Beltz Juventa, Weinheim, Basel 2018, 24,95 Euro
Der Test erschien in einer ähnlichen Version schon bei den Salonkolumnisten
In meinem Artikel Eintracht Frankfurt und die AfD-Debatte erwähnte ich, dass die" Kuwait Airlines" am Frankfurter Flughafen einen israelischen Staatsbürger vom Flug in den Fernen Osten ausschlossen. Reaktion der Politik: null. Das OLG Frankfurt bestätigte nun die Rechtmäßigkeit dieses Handelns, da es kuwaitischen Gesetzen entsprochen habe. Reaktion der Politik: nullmalnull.
Das Mindeste ist dann doch, dieser Fluggesellschaft sämtliche Landerechte in Deutschland zu entziehen. Oder????
Hier sieht mir viel nach selektiver Wahrnehmung aus.
Was ist mit Asien? Was ist mit Afrika?
@1 T Weigle:
Ja, das ist kaum nachvollziehbar und zeigt wieder mal, dass Politik nicht handelt und zu oft nur Sonntagsreden hält.
@ke: Nigeria, Uruguay – in dem Buch kommt es drin vor. Kauf es Dir – es lohnt sich 🙂
Danke für diesen wertvollen Literaturtip!
Es ist schon lange meine Überzeugung, dass Antisemitismus der konkrete, manifeste Auswuchs einer (kulturprägenden) antimodernen, kulturpessimistischen und geradezu "antikognitiven" Verweigerungshaltung bzw. Unfähigkeit ist. In der Tat sind sich bspw. Pegidisten & Co. und Islamisten viel ähnlicher als erstere und Liberale (in letzter Konsequenz geht es somit auch um einen Konkurrenzkampf verwandter Weltanschauungen). Diese Weltanschauungen benötigen den Konflikt der Selbstvergewisserung wegen. Reflexion wäre das Eingeständnis des eigenen Irrtums, die Abwesenheit von Konflikt und eindeutigem Gegner stellt also die wahre Bedrohung dar. Das Verlassen der Konfliktskala als einziger Maßstab ist auch intellektuell schließlich nicht mehr zu durchdringen. Dementsprechender Widerspruch wird mit völligem Unverständnis oder Replik auf der Ebene des konkreten Klein-Kleins begegnet. Man mute sich in dem Kontext mal den schwülstigen wie völkischen Thymusdrüsen-Quatsch zu, den bemüht intellektuell wirkende rechte "Denker" so von sich geben.

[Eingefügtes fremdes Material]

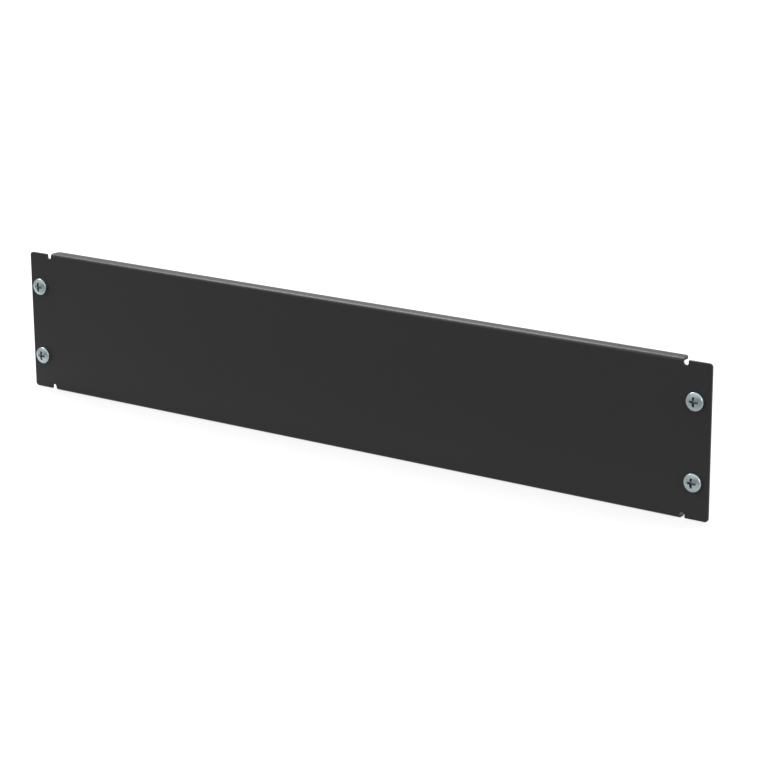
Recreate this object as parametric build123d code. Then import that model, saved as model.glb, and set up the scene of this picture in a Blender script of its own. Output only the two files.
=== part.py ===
from build123d import *
import os

# Rack blanking panel: one folded steel sheet held by four cross-recess pan-head screws.
# All sizes are in millimetres. X runs to the right, Y to the rear and Z up, and the origin is the
# middle of the screw pattern on the panel's rear face, which seats on the front of the rack.

# Rack standard
rack_unit_height = 44.45
units_covered = 2
panel_width = 482.6
screw_to_panel_end = 8.75
screw_to_rack_opening = 7.55

# Folded sheet
stacking_clearance = 0.8
sheet_thickness = 1.5
bend_inner_radius = 0.5
flange_depth = 7.7
flange_end_clearance = 0.9
flange_corner_radius = 3.0
ear_edge_inset = 0.65
ear_corner_radius = 2.0
relief_width = 3.2

# Screws with M6 thread
thread_diameter = 6.0
neck_diameter = 5.35
neck_length = 2.0
shank_length = 12.0
shank_end_chamfer = 0.9
head_diameter = 10.5
head_wall_height = 2.4
head_dome_radius = 10.0
head_edge_chamfer = 0.4
recess_span = 6.0
recess_wing_width = 1.35
recess_floor_span = 3.4
recess_depth = 2.4
recess_corner_radius = 0.35

# Slots in the ears that the screws pass through
slot_side_clearance = 0.4
slot_sideways_travel = 2.0

# Sizes that follow from the ones above
panel_height = units_covered * rack_unit_height - stacking_clearance
ear_height = panel_height - 2 * ear_edge_inset
screw_column_spacing = panel_width - 2 * screw_to_panel_end
rack_opening = screw_column_spacing - 2 * screw_to_rack_opening
flange_length = rack_opening - 2 * flange_end_clearance
front_face = -sheet_thickness
flange_rear_edge = front_face + flange_depth
bend_start = panel_height / 2 - sheet_thickness - bend_inner_radius
slot_width = thread_diameter + 2 * slot_side_clearance
slot_length = slot_width + slot_sideways_travel


def folded_channel():
    """The web and both flanges: the inner line of the fold, thickened outwards and run along X."""
    inner_top = panel_height / 2 - sheet_thickness
    fold = FilletPolyline(
        (flange_rear_edge, inner_top),
        (0, inner_top),
        (0, -inner_top),
        (flange_rear_edge, -inner_top),
        radius=bend_inner_radius,
    )
    section = make_face(offset(fold, amount=sheet_thickness, side=Side.RIGHT))
    channel = extrude(Plane.YZ * section, amount=flange_length / 2, both=True)
    rear_corners = channel.edges().filter_by(Axis.Z).group_by(Axis.Y)[-1]
    return fillet(rear_corners, flange_corner_radius)


def ears():
    """The flat ends that lie on the rack, a little lower than the channel, with round corners."""
    strip = RectangleRounded(panel_width, ear_height, ear_corner_radius)
    strip -= Rectangle(flange_length, panel_height)
    return extrude(Plane.XZ * strip, amount=sheet_thickness)


def bend_reliefs():
    """Round-bottomed notches between each flange end and the ear, centred where the bend starts."""
    notch_radius = relief_width / 2
    notch = Circle(notch_radius)
    notch += Rectangle(relief_width, panel_height, align=(Align.CENTER, Align.MIN))
    right_top = Pos(flange_length / 2 + notch_radius, bend_start) * notch
    top_pair = right_top + mirror(right_top, about=Plane.YZ)
    all_four = top_pair + mirror(top_pair, about=Plane.XZ)
    return extrude(Plane.XZ * all_four, amount=sheet_thickness)


def screw_places():
    """Name, X and Z of each screw: one at the middle hole of every rack unit, in both columns."""
    places = []
    for side, x in (("left", -screw_column_spacing / 2), ("right", screw_column_spacing / 2)):
        for level in range(units_covered):
            z = (level - (units_covered - 1) / 2) * rack_unit_height
            places.append((f"screw_{side}_{level + 1}", x, z))
    return places


def screw_slots():
    """Sideways slots through the ears, narrower than the heads that cover them."""
    outline = Sketch() + [Pos(x, z) * SlotOverall(slot_length, slot_width) for _, x, z in screw_places()]
    return extrude(Plane.XZ * outline, amount=sheet_thickness)


def build_panel():
    """The whole sheet as one solid."""
    return folded_channel() + ears() - bend_reliefs() - screw_slots()


def cross_recess(head_top):
    """Driver recess: a cross with round inner corners, narrowing from its mouth to its floor."""
    arms = Rectangle(recess_span, recess_wing_width) + Rectangle(recess_wing_width, recess_span)
    core = arms.vertices().sort_by_distance((0, 0))[:4]
    arms = fillet(core, recess_corner_radius)
    prism = Pos(0, 0, head_top) * extrude(arms, amount=-recess_depth)
    taper = Pos(0, 0, head_top) * Cone(
        recess_floor_span / 2,
        recess_span / 2,
        recess_depth,
        align=(Align.CENTER, Align.CENTER, Align.MAX),
    )
    return prism & taper


def build_screw():
    """One screw with its seat under the head at the origin, its head up and its shank down."""
    head_radius = head_diameter / 2
    dome_rise = head_dome_radius - (head_dome_radius**2 - head_radius**2) ** 0.5
    head_top = head_wall_height + dome_rise
    profile = Polyline(
        (0, head_top),
        (0, -shank_length),
        (thread_diameter / 2 - shank_end_chamfer, -shank_length),
        (thread_diameter / 2, -shank_length + shank_end_chamfer),
        (thread_diameter / 2, -neck_length),
        (neck_diameter / 2, -neck_length),
        (neck_diameter / 2, 0),
        (head_radius, 0),
        (head_radius, head_wall_height),
    )
    dome = RadiusArc((0, head_top), (head_radius, head_wall_height), head_dome_radius)
    outline = make_face(profile + dome)
    rim = outline.vertices().sort_by_distance((head_radius, head_wall_height))[0]
    outline = chamfer(rim, head_edge_chamfer)
    return revolve(Plane.XZ * outline, Axis.Z) - cross_recess(head_top)


def seated_screws():
    """Name and solid of each screw, turned to face the front and seated on the panel."""
    screw = build_screw()
    return [(name, Pos(x, front_face, z) * Rot(90, 0, 0) * screw) for name, x, z in screw_places()]


os.makedirs("parts", exist_ok=True)
export_step(build_panel(), "parts/panel.step")
for screw_name, screw_solid in seated_screws():
    export_step(screw_solid, f"parts/{screw_name}.step")
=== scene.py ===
"""Rack blanking panel: a folded, powder-coated steel sheet held by four zinc-plated screws."""

import logging
import math
from dataclasses import dataclass
from enum import Enum
from functools import partial
from typing import Any, Iterable, Sequence

import bmesh
import bpy
from mathutils import Matrix, Vector
from mathutils.geometry import delaunay_2d_cdt


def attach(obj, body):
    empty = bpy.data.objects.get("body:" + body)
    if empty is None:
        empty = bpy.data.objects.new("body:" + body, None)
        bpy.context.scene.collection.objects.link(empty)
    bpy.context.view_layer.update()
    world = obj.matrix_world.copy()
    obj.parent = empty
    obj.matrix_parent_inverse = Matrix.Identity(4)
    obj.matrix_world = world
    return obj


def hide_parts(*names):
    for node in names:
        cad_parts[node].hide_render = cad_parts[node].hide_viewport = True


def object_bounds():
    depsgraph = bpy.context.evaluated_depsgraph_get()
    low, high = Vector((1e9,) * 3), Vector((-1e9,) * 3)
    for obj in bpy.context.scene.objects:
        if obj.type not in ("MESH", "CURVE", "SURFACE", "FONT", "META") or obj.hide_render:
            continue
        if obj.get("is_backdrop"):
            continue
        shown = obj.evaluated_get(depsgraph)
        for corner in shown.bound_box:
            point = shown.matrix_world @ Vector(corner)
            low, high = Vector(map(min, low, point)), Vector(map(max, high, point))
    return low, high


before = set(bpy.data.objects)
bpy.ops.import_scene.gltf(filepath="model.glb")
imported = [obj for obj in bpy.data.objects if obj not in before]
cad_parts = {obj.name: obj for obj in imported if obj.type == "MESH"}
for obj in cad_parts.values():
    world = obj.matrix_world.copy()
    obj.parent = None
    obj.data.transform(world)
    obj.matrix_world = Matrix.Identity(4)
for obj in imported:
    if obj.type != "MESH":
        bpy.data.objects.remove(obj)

LOG = logging.getLogger("blanking_panel")
MM = 0.001
BODY = "root"
# Points that lie closer than this, in the unit at hand, count as one
SAME_POINT = 1e-6
# A mitred corner moves by no more than its inset over this
LEAST_MITRE = 0.5

# Sizes in millimetres that the sheet and its screws share
SHEET_THICKNESS = 1.5
SCREW_COLUMNS = 465.1
SCREW_ROWS = 44.45

# The kinds of node that are used most. A range node takes its value, both ends of the value's
# range and then both ends of the new one.
MATH = "ShaderNodeMath"
MIX = "ShaderNodeMix"
RANGE = "ShaderNodeMapRange"
NOISE = "ShaderNodeTexNoise"

Point = tuple[float, float]
Place = tuple[float, float, float]
Loop = list[Point]
Line = tuple[Point, Point]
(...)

Im Übrigen wurden hinengen selten so passende wie präzise Worte über Antisemiten und den Antisemitismus verloren wie von Stephan Grigat:
"In einer wahnhaften Projektion bekämpfen sie im "jüdischen Prinzip" und seinen vermeintlichen Verkörperungen gesellschaftliche und individuelle Ambivalenzen, Widersprüche und Krisenerscheinungen. (…) In seinem Selbstverständnis ist der Antisemitismus eine Revolte gegen das globale Prinzip subjektloser Herrschaft und die als Zumutung und Bedrohung empfundene Abstraktheit von Ökonomie und Politik. Während die jüdische Religion für die Antisemiten einerseits von verstocktem Traditionalismus geprägt ist, andererseits aber auch wegen ihrer Vermittlung von Vernunft und Glaube gehaßt wird, werden Juden als Verkörperung von Zivilisation und Modernität, Intellektualität und Individualität attackiert. Der Antisemit sehnt sich nach Eindeutigkeit, der Jude repräsentiert den Zweifel, das Judentum die Reflexion.
Die Abgrenzung gegen die "Minderwertigen" findet im Rassismus seinen Ausdruck. Gegen die "Überwertigen" richtet sich der Antisemitismus."
Grigat, Stephan (2014): Die Einsamkeit Israels. Zionismus, die israelische Linke und die iranische Bedrohung. Hamburg: KVV konkret.
Der religiöse Antisemitismus, der ja in dem Vorwurf gipfelt, sie seien die Mörder Jesu, zeigt die ganze Irrationalität dieser Sorte Vorwürfe , denn ohne Kreuzigung kein Christentum und v.a. keine Erlösung im Jenseits, wie sie die Kirchen verlautbaren und anpreisen.
Letztlich ist der Ursprung allen AS in der Religion zu verorten, die die Juden schon sehr früh außerhalb ihrer geistlichen und staatlichen Ordnung stellte, ihnen Sonderplätze und bestimmte Tätigkeiten zuwies bzw.verbot , die am Ende zur Sonderbehandlung der Juden durch die völkisch-nazionalsozialistischen Massenmörder führte.